* _INFORMATION PROVIDED_

▼▼▼

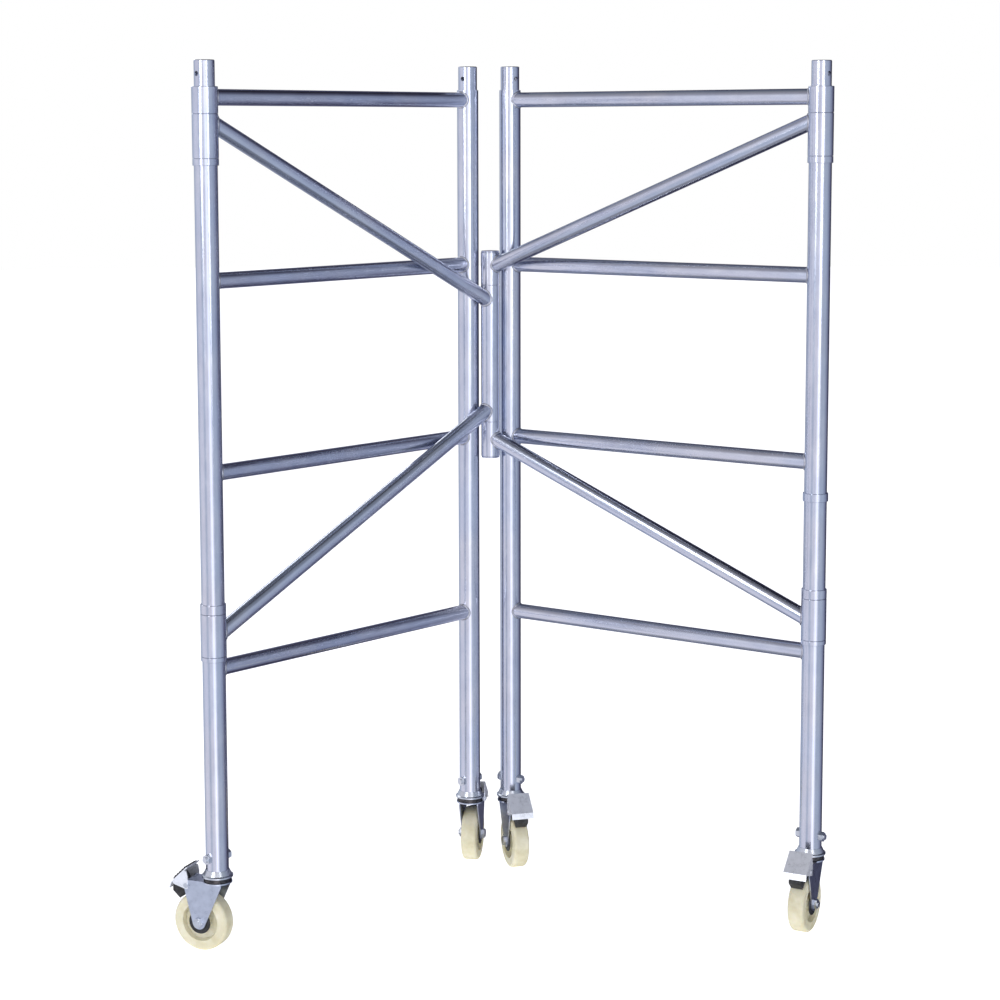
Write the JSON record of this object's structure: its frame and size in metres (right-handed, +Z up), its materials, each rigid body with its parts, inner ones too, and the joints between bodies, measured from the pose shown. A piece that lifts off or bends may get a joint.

▲▲▲
▼▼▼

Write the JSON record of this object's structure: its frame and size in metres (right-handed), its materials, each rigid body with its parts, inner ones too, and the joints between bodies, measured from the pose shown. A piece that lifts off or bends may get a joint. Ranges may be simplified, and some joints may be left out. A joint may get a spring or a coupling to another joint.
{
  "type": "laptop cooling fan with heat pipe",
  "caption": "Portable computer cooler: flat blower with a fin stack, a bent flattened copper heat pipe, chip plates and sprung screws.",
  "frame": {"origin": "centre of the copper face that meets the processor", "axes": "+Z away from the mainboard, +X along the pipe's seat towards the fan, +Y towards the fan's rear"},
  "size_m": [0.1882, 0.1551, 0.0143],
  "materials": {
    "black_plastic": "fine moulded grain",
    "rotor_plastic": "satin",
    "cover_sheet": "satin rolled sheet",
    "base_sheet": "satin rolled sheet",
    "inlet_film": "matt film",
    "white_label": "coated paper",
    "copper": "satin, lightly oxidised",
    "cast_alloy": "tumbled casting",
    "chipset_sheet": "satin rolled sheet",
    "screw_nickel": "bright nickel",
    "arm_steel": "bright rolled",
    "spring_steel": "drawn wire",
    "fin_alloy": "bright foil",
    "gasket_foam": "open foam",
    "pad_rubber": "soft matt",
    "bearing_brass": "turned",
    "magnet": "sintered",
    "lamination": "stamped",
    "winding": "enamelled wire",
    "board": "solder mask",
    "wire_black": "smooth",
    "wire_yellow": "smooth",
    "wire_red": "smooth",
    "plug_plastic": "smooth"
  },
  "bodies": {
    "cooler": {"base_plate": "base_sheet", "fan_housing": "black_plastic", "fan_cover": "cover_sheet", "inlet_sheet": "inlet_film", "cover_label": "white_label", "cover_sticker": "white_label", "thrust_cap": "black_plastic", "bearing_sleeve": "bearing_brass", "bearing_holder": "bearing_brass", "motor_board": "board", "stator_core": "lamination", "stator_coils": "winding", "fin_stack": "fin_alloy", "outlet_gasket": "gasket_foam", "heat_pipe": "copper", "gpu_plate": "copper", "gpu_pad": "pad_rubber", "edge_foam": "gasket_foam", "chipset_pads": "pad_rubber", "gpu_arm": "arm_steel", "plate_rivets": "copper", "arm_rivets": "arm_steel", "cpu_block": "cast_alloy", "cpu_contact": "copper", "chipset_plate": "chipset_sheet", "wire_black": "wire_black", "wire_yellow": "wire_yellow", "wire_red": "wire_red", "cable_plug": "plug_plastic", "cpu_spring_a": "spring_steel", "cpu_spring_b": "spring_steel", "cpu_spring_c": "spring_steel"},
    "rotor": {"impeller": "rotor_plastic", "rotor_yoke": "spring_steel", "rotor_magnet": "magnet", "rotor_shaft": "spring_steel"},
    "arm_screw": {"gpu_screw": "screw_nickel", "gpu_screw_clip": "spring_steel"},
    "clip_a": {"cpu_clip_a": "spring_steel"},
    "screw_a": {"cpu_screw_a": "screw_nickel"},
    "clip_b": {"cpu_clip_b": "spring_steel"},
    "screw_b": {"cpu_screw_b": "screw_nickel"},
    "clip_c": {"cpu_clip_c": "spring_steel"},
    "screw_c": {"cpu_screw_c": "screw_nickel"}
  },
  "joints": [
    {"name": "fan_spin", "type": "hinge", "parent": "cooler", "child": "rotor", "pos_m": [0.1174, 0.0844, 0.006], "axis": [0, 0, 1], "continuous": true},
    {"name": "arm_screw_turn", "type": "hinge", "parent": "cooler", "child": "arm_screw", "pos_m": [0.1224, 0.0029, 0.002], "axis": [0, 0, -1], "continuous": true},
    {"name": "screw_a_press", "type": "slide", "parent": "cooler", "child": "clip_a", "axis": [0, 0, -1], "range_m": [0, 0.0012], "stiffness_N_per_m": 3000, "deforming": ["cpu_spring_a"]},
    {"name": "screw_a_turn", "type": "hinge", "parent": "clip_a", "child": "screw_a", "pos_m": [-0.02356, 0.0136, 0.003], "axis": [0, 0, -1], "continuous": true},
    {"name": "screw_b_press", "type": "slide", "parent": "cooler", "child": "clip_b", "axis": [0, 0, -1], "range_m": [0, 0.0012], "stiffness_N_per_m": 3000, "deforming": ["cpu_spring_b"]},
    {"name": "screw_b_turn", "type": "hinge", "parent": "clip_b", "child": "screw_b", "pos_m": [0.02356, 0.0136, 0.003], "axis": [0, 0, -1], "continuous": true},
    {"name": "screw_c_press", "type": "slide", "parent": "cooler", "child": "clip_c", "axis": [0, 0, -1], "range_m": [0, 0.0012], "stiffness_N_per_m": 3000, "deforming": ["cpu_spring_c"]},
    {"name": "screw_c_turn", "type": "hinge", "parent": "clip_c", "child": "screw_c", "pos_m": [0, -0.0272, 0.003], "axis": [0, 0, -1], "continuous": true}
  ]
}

▲▲▲

* _GIVEN TASK_
List each line in the listing that contains the string "frame".

* _FINISHED TASK_
Write the JSON record of this object's structure: its frame and size in metres (right-handed, +Z up), its materials, each rigid body with its parts, inner ones too, and the joints between bodies, measured from the pose shown. A piece that lifts off or bends may get a joint.
Write the JSON record of this object's structure: its frame and size in metres (right-handed), its materials, each rigid body with its parts, inner ones too, and the joints between bodies, measured from the pose shown. A piece that lifts off or bends may get a joint. Ranges may be simplified, and some joints may be left out. A joint may get a spring or a coupling to another joint.
  "frame": {"origin": "centre of the copper face that meets the processor", "axes": "+Z away from the mainboard, +X along the pipe's seat towards the fan, +Y towards the fan's rear"},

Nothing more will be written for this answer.